Clinton and her senior staff routinely sent foreign government information among themselves on unsecured networks several times a month, if the State Department’s markings are correct. Within the 30 email threads reviewed by Reuters, Clinton herself sent at least 17 emails that contained this sort of information. In at least one case it was to a friend, Sidney Blumenthal, not in government.

The information appears to include privately shared comments by a prime minister, several foreign ministers and a foreign spy chief, unredacted bits of the emails show. Typically, Clinton and her staff first learned the information in private meetings, telephone calls or, less often, in email exchanges with the foreign officials.

In an email from November 2009, the principal private secretary to David Miliband, then the British foreign secretary, indicates that he is passing on information about Afghanistan from his boss in confidence. He writes to Huma Abedin, Clinton’s most senior aide, that Miliband “very much wants the Secretary (only) to see this note.”

Nearly five pages of entirely redacted information follow. Abedin forwarded it on to Clinton’s private email account.

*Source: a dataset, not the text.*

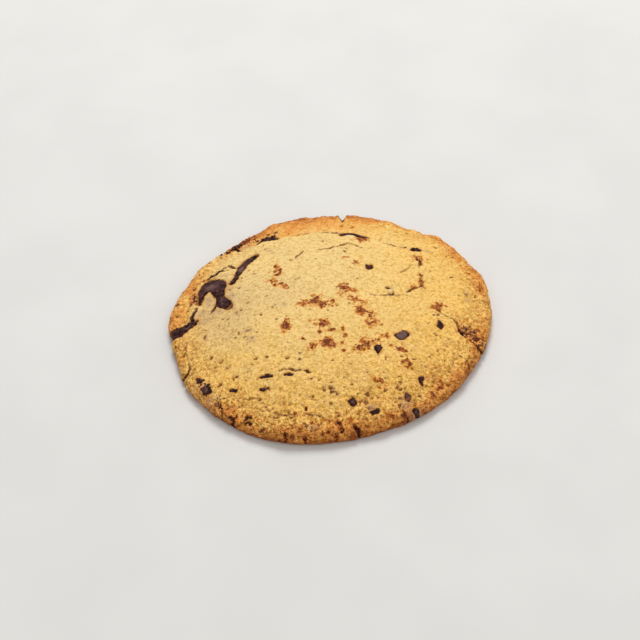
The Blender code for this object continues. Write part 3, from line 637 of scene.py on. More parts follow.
# %% Grain, lumps of the rim, wrinkles and pores
EDGE_SHAKE = 0.36
BASE_BAND = 1.2
PORE_DEPTH, CREVICE_DEPTH, CREVICE_HALF_WIDTH = 0.45, 0.60, 0.15


def rough(*layers):
    """Sum of noises over the dough, each given by its height, size, seed and number of layers."""
    return sum(height * layered_noise(smooth_dough, *rest) for height, *rest in layers)


x, y, z = smooth_dough.T
ragged_x, ragged_y = x + rough((EDGE_SHAKE, 1.5, 11, 2)), y + rough((EDGE_SHAKE, 1.5, 21, 2))
share_out = np.hypot(x, y) / rim_radius(np.arctan2(y, x))
front = (1 - y / np.maximum(np.hypot(x, y), 1e-6)) / 2

# Fine grain, the lumps of the rim, and the long dents further in.
grain = rough((0.12, 2.6, 31, 2), (0.12, 0.95, 41, 2))
lumpy = ease((share_out - 0.8) / 0.15) * (0.4 + 0.6 * ease(z / 5))
rim_lumps = rough((0.40, 4.4, 51, 3), (0.15, 1.4, 53, 2)) * lumpy
dents = rough((0.26, 7.5, 55, 2)) * ease((share_out - 0.3) / 0.4) * (0.35 + 0.65 * front)
# Crevices lie where a noise passes through zero, and wrinkles are rings about the middle.
crevices = np.clip(1 - np.abs(rough((1, 5.2, 58, 3))) / CREVICE_HALF_WIDTH, 0, 1)
crevices = crevices * ease((share_out - 0.72) / 0.2) * (0.45 + 0.55 * ease((front - 0.30) / 0.4))
crevices *= ease(1.5 * noise(smooth_dough, 6.0, 59) + 0.6)
wrinkle_run = np.hypot(x, y + 6) / 3.6 + 0.7 * noise(smooth_dough, 8, 61)
wrinkles = 0.12 * np.sin(math.tau * wrinkle_run)
wrinkles = wrinkles * ease((share_out - 0.55) / 0.2) * ease((front - 0.6) / 0.3)
# Pores are the peaks of a fine noise, and there are more of them where the crust is rough.
rough_place = 0.12 + 0.53 * ease((share_out - 0.35) / 0.5) * (0.25 + 0.75 * front)
pores = np.clip(rough((1, 1.15, 68, 2)) - 1.05 + rough_place, 0, 0.5) * 2
relief = (0.35 + 1.4 * rough_place) * grain + rim_lumps + dents + wrinkles
relief = relief - PORE_DEPTH * pores - CREVICE_DEPTH * crevices
print("grain up to", round(float(np.abs(grain).max()), 2), "mm")
print("pores over", round(100 * float((pores > 0).mean())), "% of the points")

# %% [markdown]
# A crack is told by two values: how far a point lies inside its edge, and how deep it is there. The
# first stays smooth across the edge, so the material can cut it finely although the grid is coarser
# than a hair crack. Shallow cracks are broken up by noise, and only those deep enough to be notches
# run on down the side of the rim. A lip stands up a little beside each crack. Chips and pockets get
# the same kind of value.

# %% Cracks and the edges of chocolate
FAR_OUTSIDE = -3.0
NOTCH_DEPTH = 1.35
BROKEN_UNDER, WIDEST = 0.9, 1.7
SIDE_TOP, SIDE_BAND = 2.8, 1.6
LIP_HEIGHT, LIP_PLACE, LIP_WIDTH = 0.16, -0.4, 0.45


def outline_radius(turn, radii):
    """Radius of a chip in each direction, eased between the eight radii given for every 45 degrees."""
    at = np.asarray(turn) / (math.tau / 8) % 8
    low = np.floor(at).astype(int) % 8
    part = ease(at - np.floor(at))
    return np.array(radii)[low] * (1 - part) + np.array(radii)[(low + 1) % 8] * part


crack_edge, pocket_edge, bed_edge = (np.full(len(x), FAR_OUTSIDE) for _ in range(3))
crack_depth, depth_here, lips = (np.zeros(len(x)) for _ in range(3))
broken = 1 + 1.1 * layered_noise(smooth_dough, 1.9, 75, 2)
for run in crack_runs:
    distance, (width, depth) = nearest_on_run(ragged_x, ragged_y, run)
    width = width * np.clip(np.where(depth < BROKEN_UNDER, broken, 1), 0, WIDEST)
    inside = width / 2 - distance
    if run[:, 3].max() < NOTCH_DEPTH:
        inside = inside - 2 * (1 - ease((z - SIDE_TOP) / SIDE_BAND))
        distance = width / 2 - inside
    depth_here = np.where(inside > crack_edge, depth, depth_here)
    crack_edge = np.maximum(crack_edge, inside)
    reach = distance / (width / 2 + 0.1)
    crack_depth = np.maximum(crack_depth, depth * np.clip(1 - reach**1.4, 0, 1))
    lip = LIP_HEIGHT * np.minimum(1, depth) * bell(inside, LIP_PLACE, LIP_WIDTH)
    lips = np.maximum(lips, lip)

for run in CHOCOLATE.values():
    distance, (width,) = nearest_on_run(ragged_x, ragged_y, eased_run(run))
    pocket_edge = np.maximum(pocket_edge, width / 2 + POCKET_MARGIN - distance)
for at_x, at_y, radii, _ in CHIPS:
    direction = np.arctan2(ragged_y - at_y, ragged_x - at_x)
    inside = outline_radius(direction, radii) + BED_MARGIN - np.hypot(ragged_x - at_x, ragged_y - at_y)
    bed_edge = np.maximum(bed_edge, inside)
print("deepest crack", round(float(crack_depth.max()), 2), "mm")

# %% [markdown]
# Pits, caramel, flour and the open crack at the right come last. Then everything is added up, and the
# points are moved. Nothing is moved at the base, which stays flat on the floor.

# %% Pits, crumbly places and the whole relief
CARAMEL_GROWTH = 1.45
PIT_DEPTH, FLOUR_HEIGHT = 0.55, 0.2

pits = ease(2.2 * spot_field(ragged_x, ragged_y, PITS))
caramel = spot_field(x, y, CARAMEL, CARAMEL_GROWTH)
smudge = spot_field(x, y, SMUDGES)
floury = spot_field(x, y, FLOURY)
crumbly = ease(2 * spot_field(x, y, [(*CRUMB_PLACE, 1)]))
knobs = 0.55 * crumbly * layered_noise(smooth_dough, 1.2, 71, 2)
caramel_knobs = 0.26 * np.clip(2 * caramel, 0, 1) * layered_noise(smooth_dough, 0.9, 81, 2)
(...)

Our ally in Afghanistan passed along highly sensitive materials about a war zone in which both nations have active military operations, directed it to be handled as Eyes-Only to Clinton, and Abedin sent it out over an unsecured (and hacked at least once) communications system. That appears to meet the criteria for a criminal charge under 18 USC 793 (f)(1), at the very least, which does not require information to be classified, nor for specific malign intent, to prosecute. Note too that Reuters’ review shows that Hillary herself sent 17 e-mails with this kind of data, based on a sample of 30 e-mail threads.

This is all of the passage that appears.